start Data extract

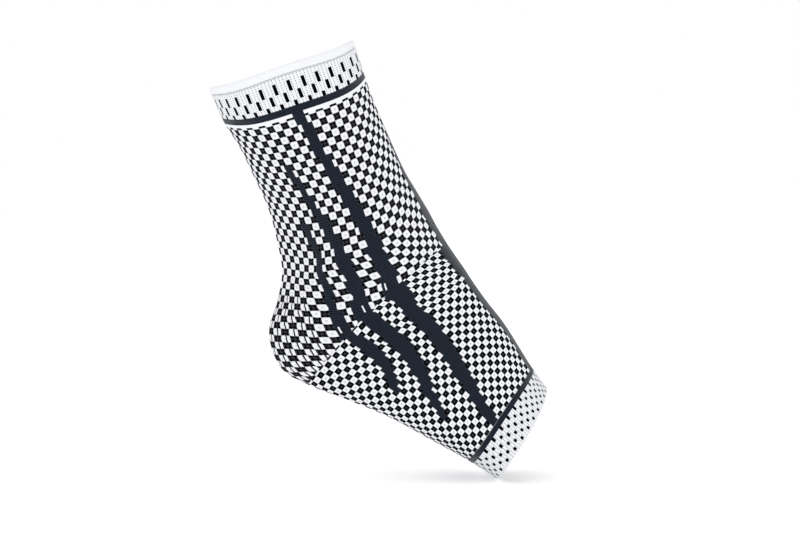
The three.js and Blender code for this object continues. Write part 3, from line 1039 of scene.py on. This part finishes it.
# %% The yarns' looks, in the order of their letters
# The last column, on the navy yarn only, is the painted highlight colour of the rib tops; the navy colour
# then serves as painted shade in the grooves.
YARN_LOOKS = {  # colour, mottle, roughness, specular, sheen, bump, colour of the ribs
    "white_yarn": ((0.80, 0.81, 0.84), 0.10, 0.9, 0.2, 0.1, 0.35),
    "black_yarn": ((0.0012, 0.0016, 0.0024), 0.5, 0.9, 0.0, 0.0, 0.3),
    "navy_yarn": ((0.002, 0.004, 0.008), 0.6, 0.8, 0.10, 0.32, 0.5, (0.014, 0.021, 0.036)),
    "dark_grey_yarn": ((0.03, 0.03, 0.034), 0.3, 0.9, 0.1, 0.0, 0.3),
    # The light grey yarn is partly painted shade: at the white cells' corners, in part at their middles, and
    # along the seam under the hem.
    "light_grey_yarn_and_painted_shade": ((0.60, 0.61, 0.65), 0.2, 0.9, 0.2, 0.1, 0.35),
    "inner_yarn": ((0.45, 0.46, 0.50), 0.5, 0.9, 0.2, 0.1, 0.6),
    "speck_yarn": ((0.24, 0.25, 0.28), 0.3, 0.9, 0.2, 0.1, 0.35),
    "middle_grey_yarn": ((0.045, 0.045, 0.05), 0.3, 0.9, 0.1, 0.0, 0.3),
}
CUFF_STITCHES = CUFF_COLUMNS // 2
PIECES = {  # solid node, slot, stitches round
    leg_knit: ("leg_sleeve", "checked_knit", STITCHES_PER_CELL * LEG_WALES),
    foot_knit: ("foot_sleeve", "checked_knit", STITCHES_PER_CELL * FOOT_WALES),
    calf_cuff_knit: ("calf_cuff", "dashed_cuff", CUFF_STITCHES),
    toe_cuff_knit: ("toe_cuff", "dotted_cuff", CUFF_STITCHES),
    hem_knit: ("top_welt", "white_hem", CUFF_STITCHES),
}
materials = {}
for piece, (_, _, across) in PIECES.items():
    looks = ["white_yarn"] if piece is hem_knit else list(YARN_LOOKS)
    for look in looks:
        name = f"{look}_{across}"
        if name not in materials:
            materials[name] = yarn_material(name, across, *YARN_LOOKS[look])
        piece.data.materials.append(materials[name])
print(len(materials), "materials")

# %% [markdown]
# ## Joining the pieces to the model
#
# Every cloth piece stands for one solid node and rides on the model's only body. Nothing on an ankle
# support moves by itself, so there is no joint to follow. One joined mesh could stand for all five
# nodes, but a piece for each keeps the zones apart, so that any of them can be changed alone.

# %% Rides and replaced nodes
for piece, (node, slot, _) in PIECES.items():
    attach(piece, "root")
    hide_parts(node)
    print(piece.name, "stands for", node)

# %% [markdown]
# ## Studio
#
# The photograph has a pure white ground and very soft light from all round, with a little more from
# the front. A white floor and a white world give that, and two large lamps shape the cloth. The floor
# glows a little, because a floor lit by the world alone would show a grey horizon.

# %% The floor
FLOOR_GAP = 0.5 * MM
FLOOR_CORNERS = [(-4, -4, 0), (4, -4, 0), (4, 6, 0), (-4, 6, 0)]  # metres

floor_level = min(corner[2] for corner in cad_box) - FLOOR_GAP
floor_mesh = bpy.data.meshes.new("floor")
floor_mesh.from_pydata(FLOOR_CORNERS, [], [(0, 1, 2, 3)])
floor = bpy.data.objects.new("floor", floor_mesh)
floor.location.z = floor_level
bpy.context.scene.collection.objects.link(floor)
floor_material = bpy.data.materials.new("white_floor")
floor_material.use_nodes = True
floor_surface = floor_material.node_tree.nodes["Principled BSDF"]
floor_surface.inputs["Base Color"].default_value = (0.9, 0.9, 0.9, 1)
floor_surface.inputs["Roughness"].default_value = 1.0
floor_surface.inputs["Specular IOR Level"].default_value = 0.0
floor_surface.inputs["Emission Color"].default_value = (1, 1, 1, 1)
floor_surface.inputs["Emission Strength"].default_value = 0.3
floor_mesh.materials.append(floor_material)
print("floor at", round(floor_level, 4), "m")

# %% The world and the lamps
world = bpy.data.worlds.new("white_studio")
world.use_nodes = True
world.node_tree.nodes["Background"].inputs["Color"].default_value = (1, 1, 1, 1)
world.node_tree.nodes["Background"].inputs["Strength"].default_value = 1.0
bpy.context.scene.world = world
bpy.context.scene.view_settings.view_transform = "Standard"


def add_lamp(name, place, size, watts):
    data = bpy.data.lights.new(name, "AREA")
    data.size = size
    data.energy = watts
    lamp = bpy.data.objects.new(name, data)
    bpy.context.scene.collection.objects.link(lamp)
    lamp.location = place
    lamp.rotation_mode = "QUATERNION"
    lamp.rotation_quaternion = (-Vector(place)).to_track_quat("-Z", "Y")
    return lamp


lamps = [  # name, place and size in metres, watts
    add_lamp("front_lamp", (-0.6, -1.8, 1.2), 1.2, 4),
    add_lamp("side_lamp", (1.4, -1.0, 1.0), 1.2, 2),
]
print("lamps:", ", ".join(lamp.name for lamp in lamps))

end Data extract

Task: Using the listing above, reproduce each line without omission.

Exercise output:
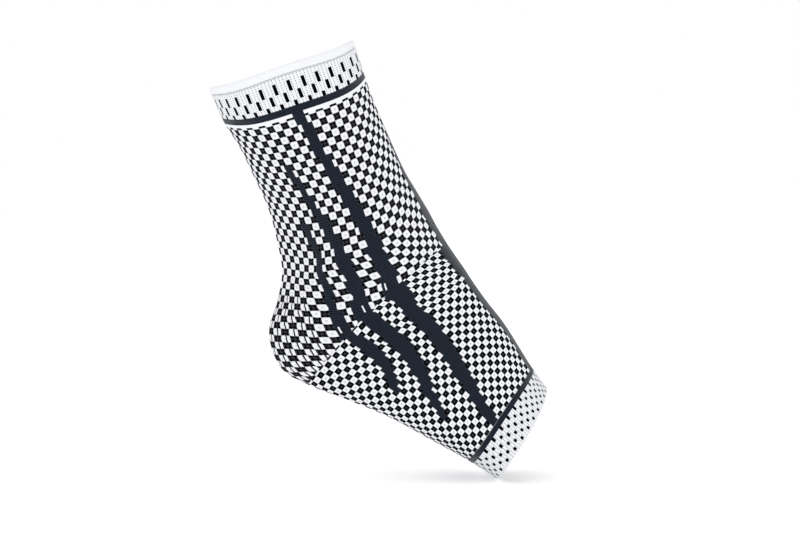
The three.js and Blender code for this object continues. Write part 3, from line 1039 of scene.py on. This part finishes it.
# %% The yarns' looks, in the order of their letters
# The last column, on the navy yarn only, is the painted highlight colour of the rib tops; the navy colour
# then serves as painted shade in the grooves.
YARN_LOOKS = {  # colour, mottle, roughness, specular, sheen, bump, colour of the ribs
    "white_yarn": ((0.80, 0.81, 0.84), 0.10, 0.9, 0.2, 0.1, 0.35),
    "black_yarn": ((0.0012, 0.0016, 0.0024), 0.5, 0.9, 0.0, 0.0, 0.3),
    "navy_yarn": ((0.002, 0.004, 0.008), 0.6, 0.8, 0.10, 0.32, 0.5, (0.014, 0.021, 0.036)),
    "dark_grey_yarn": ((0.03, 0.03, 0.034), 0.3, 0.9, 0.1, 0.0, 0.3),
    # The light grey yarn is partly painted shade: at the white cells' corners, in part at their middles, and
    # along the seam under the hem.
    "light_grey_yarn_and_painted_shade": ((0.60, 0.61, 0.65), 0.2, 0.9, 0.2, 0.1, 0.35),
    "inner_yarn": ((0.45, 0.46, 0.50), 0.5, 0.9, 0.2, 0.1, 0.6),
    "speck_yarn": ((0.24, 0.25, 0.28), 0.3, 0.9, 0.2, 0.1, 0.35),
    "middle_grey_yarn": ((0.045, 0.045, 0.05), 0.3, 0.9, 0.1, 0.0, 0.3),
}
CUFF_STITCHES = CUFF_COLUMNS // 2
PIECES = {  # solid node, slot, stitches round
    leg_knit: ("leg_sleeve", "checked_knit", STITCHES_PER_CELL * LEG_WALES),
    foot_knit: ("foot_sleeve", "checked_knit", STITCHES_PER_CELL * FOOT_WALES),
    calf_cuff_knit: ("calf_cuff", "dashed_cuff", CUFF_STITCHES),
    toe_cuff_knit: ("toe_cuff", "dotted_cuff", CUFF_STITCHES),
    hem_knit: ("top_welt", "white_hem", CUFF_STITCHES),
}
materials = {}
for piece, (_, _, across) in PIECES.items():
    looks = ["white_yarn"] if piece is hem_knit else list(YARN_LOOKS)
    for look in looks:
        name = f"{look}_{across}"
        if name not in materials:
            materials[name] = yarn_material(name, across, *YARN_LOOKS[look])
        piece.data.materials.append(materials[name])
print(len(materials), "materials")

# %% [markdown]
# ## Joining the pieces to the model
#
# Every cloth piece stands for one solid node and rides on the model's only body. Nothing on an ankle
# support moves by itself, so there is no joint to follow. One joined mesh could stand for all five
# nodes, but a piece for each keeps the zones apart, so that any of them can be changed alone.

# %% Rides and replaced nodes
for piece, (node, slot, _) in PIECES.items():
    attach(piece, "root")
    hide_parts(node)
    print(piece.name, "stands for", node)

# %% [markdown]
# ## Studio
#
# The photograph has a pure white ground and very soft light from all round, with a little more from
# the front. A white floor and a white world give that, and two large lamps shape the cloth. The floor
# glows a little, because a floor lit by the world alone would show a grey horizon.

# %% The floor
FLOOR_GAP = 0.5 * MM
FLOOR_CORNERS = [(-4, -4, 0), (4, -4, 0), (4, 6, 0), (-4, 6, 0)]  # metres

floor_level = min(corner[2] for corner in cad_box) - FLOOR_GAP
floor_mesh = bpy.data.meshes.new("floor")
floor_mesh.from_pydata(FLOOR_CORNERS, [], [(0, 1, 2, 3)])
floor = bpy.data.objects.new("floor", floor_mesh)
floor.location.z = floor_level
bpy.context.scene.collection.objects.link(floor)
floor_material = bpy.data.materials.new("white_floor")
floor_material.use_nodes = True
floor_surface = floor_material.node_tree.nodes["Principled BSDF"]
floor_surface.inputs["Base Color"].default_value = (0.9, 0.9, 0.9, 1)
floor_surface.inputs["Roughness"].default_value = 1.0
floor_surface.inputs["Specular IOR Level"].default_value = 0.0
floor_surface.inputs["Emission Color"].default_value = (1, 1, 1, 1)
floor_surface.inputs["Emission Strength"].default_value = 0.3
floor_mesh.materials.append(floor_material)
print("floor at", round(floor_level, 4), "m")

# %% The world and the lamps
world = bpy.data.worlds.new("white_studio")
world.use_nodes = True
world.node_tree.nodes["Background"].inputs["Color"].default_value = (1, 1, 1, 1)
world.node_tree.nodes["Background"].inputs["Strength"].default_value = 1.0
bpy.context.scene.world = world
bpy.context.scene.view_settings.view_transform = "Standard"


def add_lamp(name, place, size, watts):
    data = bpy.data.lights.new(name, "AREA")
    data.size = size
    data.energy = watts
    lamp = bpy.data.objects.new(name, data)
    bpy.context.scene.collection.objects.link(lamp)
    lamp.location = place
    lamp.rotation_mode = "QUATERNION"
    lamp.rotation_quaternion = (-Vector(place)).to_track_quat("-Z", "Y")
    return lamp


lamps = [  # name, place and size in metres, watts
    add_lamp("front_lamp", (-0.6, -1.8, 1.2), 1.2, 4),
    add_lamp("side_lamp", (1.4, -1.0, 1.0), 1.2, 2),
]
print("lamps:", ", ".join(lamp.name for lamp in lamps))